I know if I had just broken out of a hard-labor prison after 25 years I wouldn't then say "hey, let's wait a little longer." Just my two cents'.:lol:
 
I know if I had just broken out of a hard-labor prison after 25 years I wouldn't then say "hey, let's wait a little longer." Just my two cents'.:lol:
What else were they going to do? They'd already escaped and they'd traveled to the place where they had to be to intercept Spock. They should say "Hurry up, Spock. You'd better show up right now, 'coz we're not in the mood to wait up for you or your red matter"? Now, that could have comedy value, but it might be out of place.
 
I know if I had just broken out of a hard-labor prison after 25 years I wouldn't then say "hey, let's wait a little longer." Just my two cents'.:lol:
What else were they going to do?
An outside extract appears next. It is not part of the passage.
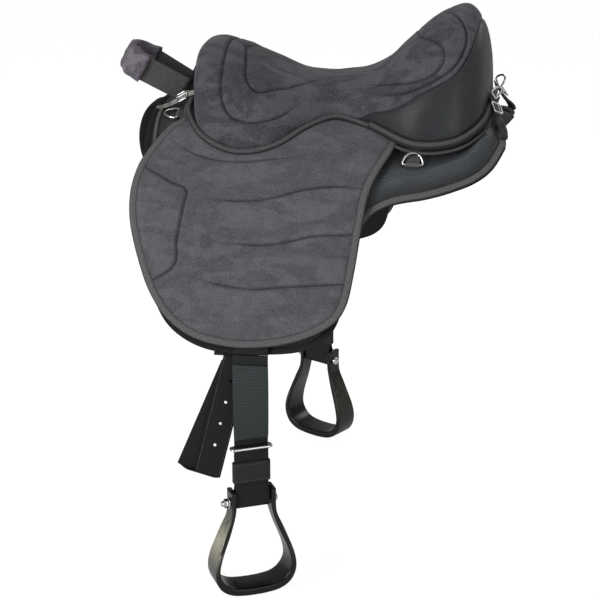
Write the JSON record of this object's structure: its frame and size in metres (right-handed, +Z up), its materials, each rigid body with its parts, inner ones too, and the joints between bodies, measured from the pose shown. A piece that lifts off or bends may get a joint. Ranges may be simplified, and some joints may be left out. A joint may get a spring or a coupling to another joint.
{
  "type": "bareback pad",
  "caption": "Treeless padded riding pad with raised pommel and cantle, quilted side flaps, hanging stirrups, grab handle, dee rings and girth straps.",
  "frame": {"origin": "on the underside, on the line of the horse's spine, just ahead of the stirrup straps", "axes": "+X towards the cantle, -Y to the near (left) side of the horse, +Z up"},
  "size_m": [0.5898, 0.6922, 0.8056],
  "materials": {
    "black_webbing": "woven webbing",
    "foam": "firm felt",
    "leather": "dark strap",
    "lining": "smooth black lining",
    "mesh": "three-dimensional spacer mesh",
    "pale_leather": "pale worn strap",
    "plastic": "moulded, semi-matte",
    "steel": "plated steel wire",
    "suede": "soft brushed suede cloth",
    "tail_webbing": "woven webbing, ribbed",
    "webbing": "woven binding",
    "wrap_suede": "soft brushed suede cloth"
  },
  "bodies": {
    "saddle": {"cantle_arch": "foam", "cantle_binding": "webbing", "cantle_bolster": "mesh", "flap_yoke": "suede", "lining": "lining", "near_billet_root": "black_webbing", "near_front_buckle": "steel", "near_front_lace": "pale_leather", "near_front_tab": "webbing", "near_rear_buckle": "steel", "near_rear_lace": "leather", "near_side_tab": "webbing", "near_stirrup_ring": "steel", "off_billet_root": "black_webbing", "off_front_buckle": "steel", "off_front_lace": "pale_leather", "off_front_tab": "webbing", "off_rear_buckle": "steel", "off_rear_lace": "leather", "off_side_tab": "webbing", "off_stirrup_ring": "steel", "pommel_arch": "foam", "seat_cushion": "suede", "seat_piping": "webbing", "stirrup_webbing": "black_webbing", "under_pad": "mesh", "under_pad_binding": "webbing"},
    "near_flap": {"near_flap": "suede", "near_flap_binding": "webbing"},
    "near_strap": {"near_stirrup_strap": "black_webbing"},
    "near_fall": {"near_strap_fall": "tail_webbing"},
    "near_foot": {"near_strap_loop": "black_webbing", "near_slide_buckle": "steel", "near_stirrup_bolt": "steel"},
    "near_stirrup": {"near_stirrup": "plastic"},
    "near_keeper": {"near_keeper": "black_webbing"},
    "near_billet": {"near_billet": "black_webbing"},
    "near_front_dee": {"near_front_dee": "steel"},
    "near_side_dee": {"near_side_dee": "steel"},
    "near_rear_dee": {"near_rear_dee": "steel"},
    "near_front_tongue": {"near_front_tongue": "steel"},
    "near_rear_tongue": {"near_rear_tongue": "steel"},
    "off_flap": {"off_flap": "suede", "off_flap_binding": "webbing"},
    "off_strap": {"off_stirrup_strap": "black_webbing"},
    "off_fall": {"off_strap_fall": "tail_webbing"},
    "off_foot": {"off_strap_loop": "black_webbing", "off_slide_buckle": "steel", "off_stirrup_bolt": "steel"},
    "off_stirrup": {"off_stirrup": "plastic"},
    "off_keeper": {"off_keeper": "black_webbing"},
    "off_billet": {"off_billet": "black_webbing"},
    "off_front_dee": {"off_front_dee": "steel"},
    "off_side_dee": {"off_side_dee": "steel"},
    "off_rear_dee": {"off_rear_dee": "steel"},
    "off_front_tongue": {"off_front_tongue": "steel"},
    "off_rear_tongue": {"off_rear_tongue": "steel"},
    "handle": {"handle_strap": "black_webbing", "handle_wrap": "wrap_suede"}
  },
  "joints": [
    {"name": "near_flap_lift", "type": "hinge", "parent": "saddle", "child": "near_flap", "pos_m": [0, -0.17045, -0.04405], "axis": [-1, 0, 0], "range_deg": [0, 75]},
    {"name": "near_strap_swing", "type": "hinge", "parent": "saddle", "child": "near_strap", "pos_m": [0.002, -0.23215, -0.15647], "axis": [0, -0.8988, 0.4384], "range_deg": [-4, 16]},
    {"name": "near_strap_out", "type": "hinge", "parent": "near_strap", "child": "near_fall", "pos_m": [0.002, -0.29737, -0.28676], "axis": [-1, 0, 0], "range_deg": [0, 50]},
    {"name": "near_strap_turn", "type": "hinge", "parent": "near_fall", "child": "near_foot", "pos_m": [0.002, -0.29737, -0.4203], "axis": [0, 0, 1], "range_deg": [-29, 60], "stiffness_Nm_per_rad": 0.05},
    {"name": "near_stirrup_tilt", "type": "hinge", "parent": "near_foot", "child": "near_stirrup", "pos_m": [0.002, -0.29737, -0.505], "axis": [0.8746, 0.4848, 0], "range_deg": [-80, 80]},
    {"name": "near_keeper_slide", "type": "slide", "parent": "near_foot", "child": "near_keeper", "axis": [0, 0, 1], "range_m": [0, 0.016]},
    {"name": "near_billet_swing", "type": "hinge", "parent": "saddle", "child": "near_billet", "pos_m": [-0.019, -0.28764, -0.29351], "axis": [-1, 0, 0], "range_deg": [-45, 0]},
    {"name": "near_front_dee_turn", "type": "hinge", "parent": "saddle", "child": "near_front_dee", "pos_m": [-0.1475, -0.07523, 0.002], "axis": [0, 0.9492, 0.3146], "range_deg": [0, 100]},
    {"name": "near_side_dee_turn", "type": "hinge", "parent": "saddle", "child": "near_side_dee", "pos_m": [0.2065, -0.15284, -0.04107], "axis": [1, 0, 0], "range_deg": [-10, 120]},
    {"name": "near_rear_dee_turn", "type": "hinge", "parent": "saddle", "child": "near_rear_dee", "pos_m": [0.30862, -0.04425, 0.03923], "axis": [0.2938, 0.6838, -0.6679], "range_deg": [0, 45]},
    {"name": "near_front_tongue_turn", "type": "hinge", "parent": "saddle", "child": "near_front_tongue", "pos_m": [-0.15367, -0.05963, 0.01932], "axis": [0.2875, -0.7657, -0.5754], "range_deg": [0, 100]},
    {"name": "near_rear_tongue_turn", "type": "hinge", "parent": "saddle", "child": "near_rear_tongue", "pos_m": [0.31278, -0.05679, 0.03016], "axis": [-0.6602, -0.6546, 0.3683], "range_deg": [0, 100]},
    {"name": "off_flap_lift", "type": "hinge", "parent": "saddle", "child": "off_flap", "pos_m": [0, 0.17045, -0.04405], "axis": [1, 0, 0], "range_deg": [0, 75]},
    {"name": "off_strap_swing", "type": "hinge", "parent": "saddle", "child": "off_strap", "pos_m": [0.002, 0.23215, -0.15647], "axis": [0, -0.8988, -0.4384], "range_deg": [-4, 16]},
    {"name": "off_strap_out", "type": "hinge", "parent": "off_strap", "child": "off_fall", "pos_m": [0.002, 0.29737, -0.28676], "axis": [1, 0, 0], "range_deg": [0, 50]},
    {"name": "off_strap_turn", "type": "hinge", "parent": "off_fall", "child": "off_foot", "pos_m": [0.002, 0.29737, -0.4203], "axis": [0, 0, -1], "range_deg": [-29, 60], "stiffness_Nm_per_rad": 0.05},
    {"name": "off_stirrup_tilt", "type": "hinge", "parent": "off_foot", "child": "off_stirrup", "pos_m": [0.002, 0.29737, -0.505], "axis": [0.8746, -0.4848, 0], "range_deg": [-80, 80]},
    {"name": "off_keeper_slide", "type": "slide", "parent": "off_foot", "child": "off_keeper", "axis": [0, 0, 1], "range_m": [0, 0.016]},
    {"name": "off_billet_swing", "type": "hinge", "parent": "saddle", "child": "off_billet", "pos_m": [-0.019, 0.28764, -0.29351], "axis": [1, 0, 0], "range_deg": [-45, 0]},
    {"name": "off_front_dee_turn", "type": "hinge", "parent": "saddle", "child": "off_front_dee", "pos_m": [-0.1475, 0.07523, 0.002], "axis": [0, 0.9492, -0.3146], "range_deg": [0, 100]},
    {"name": "off_side_dee_turn", "type": "hinge", "parent": "saddle", "child": "off_side_dee", "pos_m": [0.2065, 0.15284, -0.04107], "axis": [-1, 0, 0], "range_deg": [-10, 120]},
    {"name": "off_rear_dee_turn", "type": "hinge", "parent": "saddle", "child": "off_rear_dee", "pos_m": [0.30862, 0.04425, 0.03923], "axis": [-0.2938, 0.6838, 0.6679], "range_deg": [0, 45]},
    {"name": "off_front_tongue_turn", "type": "hinge", "parent": "saddle", "child": "off_front_tongue", "pos_m": [-0.15367, 0.05963, 0.01932], "axis": [-0.2875, -0.7657, 0.5754], "range_deg": [0, 100]},
    {"name": "off_rear_tongue_turn", "type": "hinge", "parent": "saddle", "child": "off_rear_tongue", "pos_m": [0.31278, 0.05679, 0.03016], "axis": [0.6602, -0.6546, -0.3683], "range_deg": [0, 100]},
    {"name": "handle_bend", "type": "hinge", "parent": "saddle", "child": "handle", "pos_m": [-0.16, 0, 0.00977], "axis": [0, 1, 0], "range_deg": [-18, 10]}
  ]
}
They'd already escaped and they'd traveled to the place where they had to be to intercept Spock. They should say "Hurry up, Spock. You'd better show up right now, 'coz we're not in the mood to wait up for you or your red matter"? Now, that could have comedy value, but it might be out of place.

:lol:

DAMN the logic of writing good dialogue and scenarios! DAMN THEM TO HELL!!!
 
I am very interested in why the guards seem so.. trepidatious of Nero. I wonder how he behaved that made him stand out from all the other thugs in the prison.. and if his coming from the future made him seem different.
 
^

Very possible. And maybe the Klingons who sentenced him there deliberately allowed stories of him coming from the future to circulate so as to intimidate and scare other prisoners into greater obedience and conformity to the rules.